---------- RECORDS SUPPLIED ----------

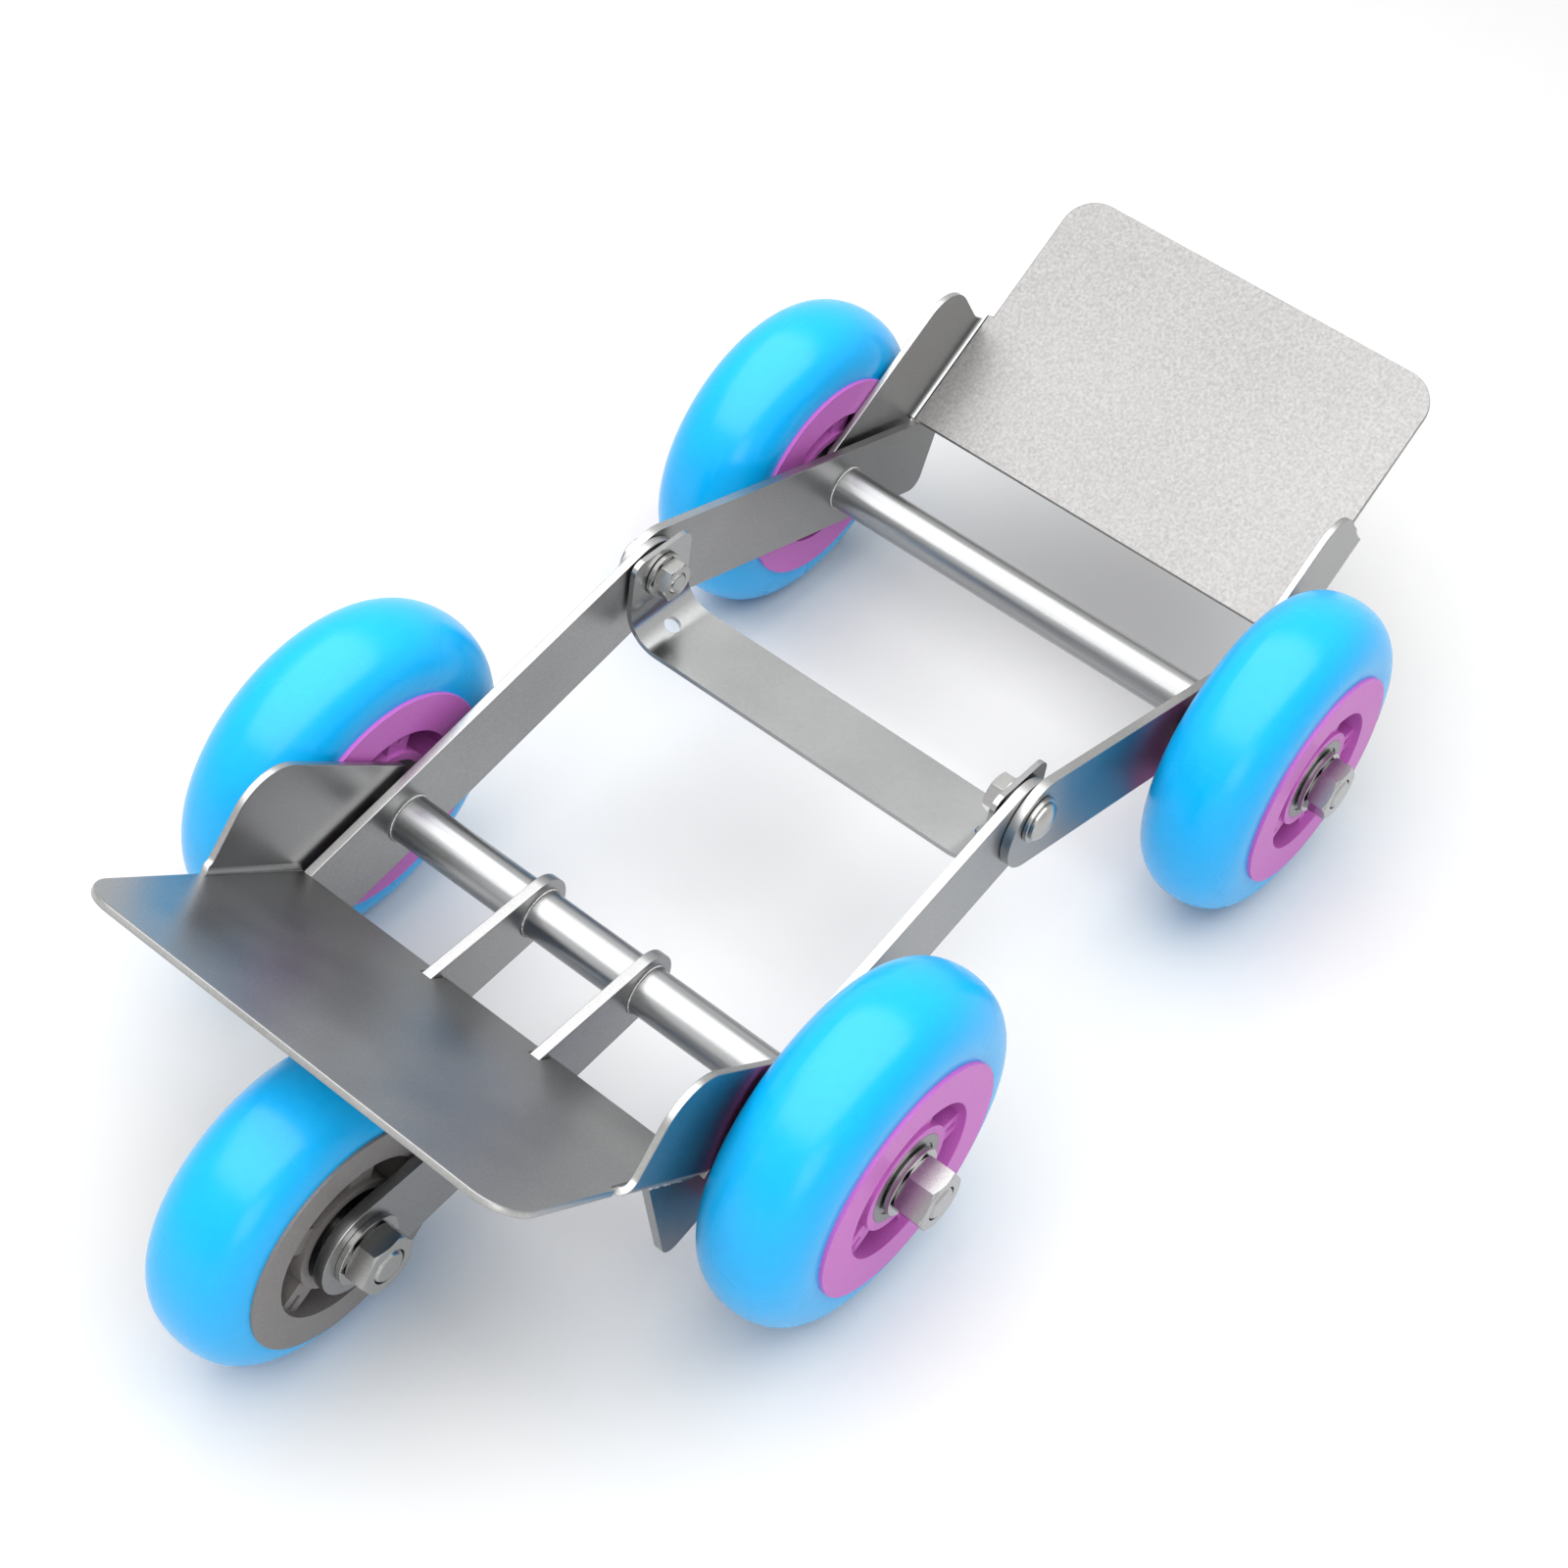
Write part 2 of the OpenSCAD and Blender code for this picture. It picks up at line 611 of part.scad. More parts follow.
// Hub: a flat ring on each side, then spokes and a boss for two bearings, with
// pockets between the spokes down to a web in the middle
module pockets_outline(r0, r1) {
    difference() {
        circle(r = r1);
        circle(r = r0);
        for (i = [0:spokes - 1]) rotate(i * 360 / spokes)
            translate([0, -spoke_w / 2]) square([2 * r1, spoke_w]);
    }
}
module hub(d, w, recess_d, half) {
    boss_r = bearing_od / 2 + boss_wall;
    groove_r = recess_d / 2 - groove_edge - spoke_groove_len;
    rotate([90, 0, 0]) difference() {
        translate([0, 0, -w / 2]) cylinder(d = d, h = w);
        for (s = [0, 1]) mirror([0, 0, s]) {
            translate([0, 0, w / 2 - spoke_inset]) linear_extrude(w) difference() {
                circle(d = recess_d);
                circle(r = boss_r);
            }
            translate([0, 0, web_t / 2]) linear_extrude(w) pockets_outline(boss_r, recess_d / 2);
            translate([0, 0, half]) cylinder(r = boss_r + over, h = w);
            translate([0, 0, half - bearing_w]) cylinder(d = bearing_od, h = w);
            for (i = [0:spokes - 1]) rotate(i * 360 / spokes)
                translate([groove_r, -spoke_groove_w / 2, w / 2 - 2 * spoke_inset])
                    cube([spoke_groove_len, spoke_groove_w, w]);
        }
        translate([0, 0, -w]) cylinder(r = bearing_od / 2 - bearing_stop, h = 2 * w);
    }
}
module wheel_hub(i) {
    if (i == GUIDE)
        color(GREY_HUB) translate(WHEELS[i]) hub(guide_hub_d, guide_hub_w, guide_recess_d, guide_boss_half);
    else
        color(PINK) translate(WHEELS[i]) hub(hub_d, hub_w, hub_recess_d, boss_half);
}

// Bearings: outer race with its two seals, inner race and balls, two of each in a wheel
module both_bearings(i) {
    half = i == GUIDE ? guide_boss_half : boss_half;
    for (s = [-1, 1]) translate(WHEELS[i]) translate([0, s * (half - bearing_w / 2), 0]) rotate([90, 0, 0])
        children();
}
module groove() { translate([pitch_r, 0]) circle(r = ball_d / 2 + ball_gap); }
module outer_races(i) {
    h = bearing_w / 2;
    color(BRIGHT) both_bearings(i) rotate_extrude() {
        difference() {
            translate([outer_race_r, -h]) square([bearing_od / 2 - outer_race_r, bearing_w]);
            groove();
        }
        for (s = [0, 1]) mirror([0, s])
            translate([race_d / 2 + seal_gap, h - seal_inset - seal_t])
                square([outer_race_r - race_d / 2 - seal_gap + over / 2, seal_t]);
    }
}
module inner_races(i) {
    color(BRIGHT) both_bearings(i) rotate_extrude() difference() {
        translate([bearing_bore / 2 + axle_fit / 2, -bearing_w / 2])
            square([(race_d - bearing_bore - axle_fit) / 2, bearing_w]);
        groove();
    }
}
module bearing_balls(i) {
    color(BRIGHT) both_bearings(i) for (k = [0:balls - 1]) rotate(k * 360 / balls)
        translate([pitch_r, 0, 0]) sphere(d = ball_d, $fn = 32);
}

front_rail(1);  // front_rail_left
front_rail(-1);  // front_rail_right
front_plate();
front_wing(1);  // front_wing_left
front_wing(-1);  // front_wing_right
front_cross_tube();
fork_arm(1);  // fork_arm_left
fork_arm(-1);  // fork_arm_right
rear_rail(1);  // rear_rail_left
rear_rail(-1);  // rear_rail_right
rear_plate();
rear_wing(1);  // rear_wing_left
rear_wing(-1);  // rear_wing_right
rear_cross_tube();
saddle_strap();
hinge_bolts();
hinge_nuts();
hinge_washers();
hinge_spacers();
at_front_axle() axle_rod(front_wheel_y, axle_nut_h);  // front_axle_rod
at_front_axle() axle_nuts(front_wheel_y, axle_nut_h);  // front_axle_nuts
at_front_axle() axle_washers(front_wheel_y);  // front_axle_washers
at_front_axle() axle_collars(front_wing_y, front_collar_len);  // front_axle_collars
at_front_axle() axle_sleeves(front_wheel_y);  // front_axle_sleeves
at_rear_axle() axle_rod(rear_wheel_y, thin_nut_h);  // rear_axle_rod
at_rear_axle() axle_nuts(rear_wheel_y, thin_nut_h);  // rear_axle_nuts
at_rear_axle() axle_washers(rear_wheel_y);  // rear_axle_washers
at_rear_axle() axle_collars(rear_wing_y, rear_collar_len);  // rear_axle_collars
at_rear_axle() axle_sleeves(rear_wheel_y);  // rear_axle_sleeves
guide_axle_bolt();
guide_axle_nut();
guide_axle_washers();
guide_axle_sleeve();
wheel_tyre(0);  // tyre_front_left
wheel_tyre(1);  // tyre_front_right
wheel_tyre(2);  // tyre_rear_left
wheel_tyre(3);  // tyre_rear_right
wheel_tyre(GUIDE);  // tyre_guide
wheel_hub(0);  // hub_front_left
wheel_hub(1);  // hub_front_right
wheel_hub(2);  // hub_rear_left
wheel_hub(3);  // hub_rear_right
wheel_hub(GUIDE);  // hub_guide
outer_races(0);  // outer_races_front_left
outer_races(1);  // outer_races_front_right
outer_races(2);  // outer_races_rear_left
outer_races(3);  // outer_races_rear_right
outer_races(GUIDE);  // outer_races_guide
bearing_balls(0);  // balls_front_left
bearing_balls(1);  // balls_front_right
bearing_balls(2);  // balls_rear_left
bearing_balls(3);  // balls_rear_right
bearing_balls(GUIDE);  // balls_guide
inner_races(0);  // inner_races_front_left
inner_races(1);  // inner_races_front_right
inner_races(2);  // inner_races_rear_left
inner_races(3);  // inner_races_rear_right
inner_races(GUIDE);  // inner_races_guide
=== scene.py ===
# %% [markdown]
# # A tyre dolly that clamps its own load
# The real object is a low dolly of flat steel bar and sheet. Two half frames are hinged in the middle, and a
# strap hangs on the hinge bolts. A tyre that stands on the strap folds the halves up until both end plates
# hold it. It rolls on four cast wheels and one guide wheel.
#
# The shape already exists as a CAD model, and it is loaded here as a fixed frame. What follows gives it the
# things that a CAD model lacks: broken edges, folds, welds and finishes.

# %% Load the frame
import json
import math

import bmesh
import bpy
from mathutils import Matrix, Vector


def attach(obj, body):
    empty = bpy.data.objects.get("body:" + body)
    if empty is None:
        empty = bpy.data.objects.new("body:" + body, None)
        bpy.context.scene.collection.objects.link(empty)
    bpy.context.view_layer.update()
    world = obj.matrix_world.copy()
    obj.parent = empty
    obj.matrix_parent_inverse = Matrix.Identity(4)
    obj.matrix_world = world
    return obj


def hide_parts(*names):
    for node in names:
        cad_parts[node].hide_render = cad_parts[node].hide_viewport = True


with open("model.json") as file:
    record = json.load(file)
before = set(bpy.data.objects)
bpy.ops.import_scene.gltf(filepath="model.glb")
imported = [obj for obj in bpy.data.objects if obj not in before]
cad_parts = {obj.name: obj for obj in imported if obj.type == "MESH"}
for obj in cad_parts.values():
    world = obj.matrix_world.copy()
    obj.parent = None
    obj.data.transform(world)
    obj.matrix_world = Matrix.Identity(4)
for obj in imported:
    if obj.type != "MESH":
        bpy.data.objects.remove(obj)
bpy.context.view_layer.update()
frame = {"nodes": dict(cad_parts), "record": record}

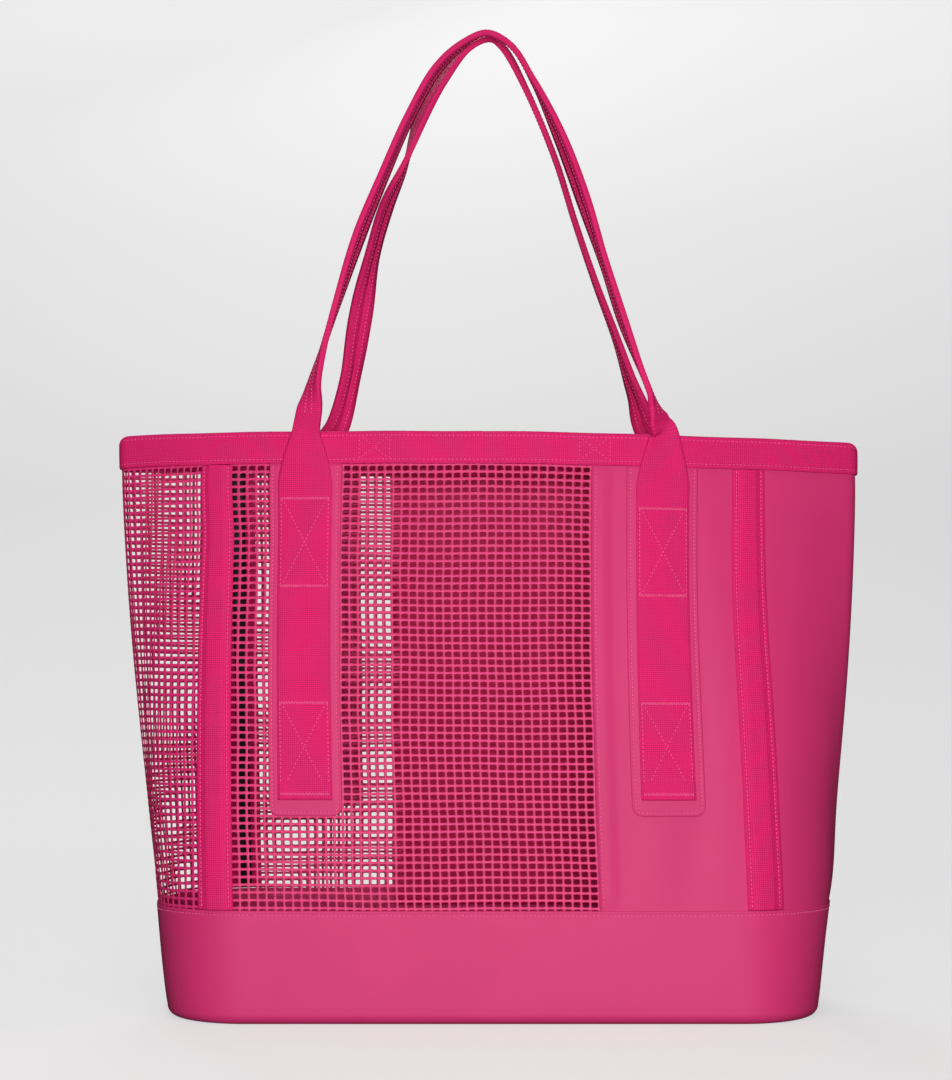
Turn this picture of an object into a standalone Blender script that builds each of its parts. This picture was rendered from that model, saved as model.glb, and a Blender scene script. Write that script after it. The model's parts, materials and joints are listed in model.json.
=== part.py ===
"""Beach bag: an open tote of square-hole net and coated fabric on a stiff base, with webbing
edging, four plastic corner stays and two folded webbing handles that fold down over the faces.

Metres, +Z up, the front faces -Y and +X is to the right. The origin is the middle of the
underside. The walls are one lofted surface, from a rounded rectangle at the base to a pointed
oval at the mouth. Every strip that is sewn to the walls is a parallel layer of that surface.

A place on the wall is a station and a height. Stations run round the bag: 0 is the middle of the
front, +EDGE the front right corner trim, +END the middle of the right end, and BACK the middle
of the back.
"""

import math

import bmesh
import bpy
import numpy as np
from mathutils import Vector

MM = 0.001

# Walls
RIM_Z = 440.0 * MM
RIM_HALF_LENGTH = 285.2 * MM
RIM_HALF_DEPTH = 54.0 * MM
RIM_END_RADIUS = 9.0 * MM
BASE_HALF_LENGTH = 243.0 * MM
BASE_HALF_DEPTH = 93.5 * MM
BASE_CORNER_RADIUS = 60.0 * MM
END_BULGE = 9.0 * MM
BULGE_POWER = 0.8  # below 1, the ends bulge most below the middle of their height
BULGE_FULLNESS = 0.6  # below 1, the bulge is full over more of the height
BULGE_REACH = 7  # an odd power: the higher, the closer the bulge keeps to the ends
LEAN_POWER = 1.25  # above 1, the faces stay upright near the base and lean in near the rim
SWAY = 6.5 * MM  # how far the front of the mouth stands to the left of the front of the base
DRIFT = 3.4 * MM  # how far the middle of the front's cloth hangs to the left
DRIFT_POWER = 1.3  # above 1, it hangs there most above the middle of its height

# Stations
EDGE = 200.0 * MM
END = 300.0 * MM
BACK = 2 * END
SEAM = 80.0 * MM
PATCH_STATION = 133.5 * MM
TAB_STATION = 82.0 * MM
QUARTER_MM = (0, 27, 53, 80, 107, 133.5, 160, 187.5, 200, 212.5, 224, 236, 248, 260, 272, 282, 289, 293, 297)
PROBE = 1.5 * MM  # half the distance over which the wall's slope is measured

# Layers
GAP = 0.3 * MM
FABRIC = 1.0 * MM
WEBBING = 1.5 * MM
PANEL_LOW_Z, PANEL_HIGH_Z = 69.0 * MM, 438.2 * MM

# Base
BAND_TOP_Z = 83.0 * MM
BASE_EDGE_RADIUS = 8.0 * MM
BOARD_THICKNESS = 3.0 * MM
BOARD_INSET = 9.0 * MM

# Edging
RIM_BAND_LOW_Z = 415.0 * MM
TRIM_WIDTH = 25.0 * MM
TRIM_BRIM = 4.0 * MM  # the flat part along each long edge of a trim
STAY_WIDTH, STAY_THICKNESS = 10.0 * MM, 1.3 * MM
TAB_WIDTH, TAB_HEIGHT = 24.0 * MM, 21.0 * MM

# Handle fixings
PATCH_WIDTH, PATCH_LOW_Z = 54.0 * MM, 152.0 * MM
PATCH_CORNER, PATCH_CORNER_POINT = 8.0 * MM, 2.0 * MM
STRAP_WIDTH = 40.0 * MM
TAIL_LOW_Z = 164.0 * MM
HINGE_Z = 390.0 * MM
HINGE_CLEARANCE = 0.5 * MM
STRAP_OFFSET = 2.3 * MM

# Handles
GRIP_WIDTH, GRIP_THICKNESS = 20.0 * MM, 4.5 * MM
SECTION_STEP = 11.0 * MM
EDGE_EASE = 0.3  # share of the strap's thickness that its corners are cut back by

# How the strap folds in on itself up to the rim's top edge: height, width and thickness
FOLD_PLAN = (
    (HINGE_Z + GAP, STRAP_WIDTH, WEBBING),
    (402.0 * MM, STRAP_WIDTH, WEBBING),
    (421.0 * MM, 32.0 * MM, 3.3 * MM),
    (439.0 * MM, 22.0 * MM, GRIP_THICKNESS),
)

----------

WHAT YOU WILL DO:
In the listing above, locate the line with "Turn this picture" and the line with "edging, four plastic", then extract exactly those lines and every line between them, and nothing more.

ANSWER FOR THE TASK:
Turn this picture of an object into a standalone Blender script that builds each of its parts. This picture was rendered from that model, saved as model.glb, and a Blender scene script. Write that script after it. The model's parts, materials and joints are listed in model.json.
=== part.py ===
"""Beach bag: an open tote of square-hole net and coated fabric on a stiff base, with webbing
edging, four plastic corner stays and two folded webbing handles that fold down over the faces.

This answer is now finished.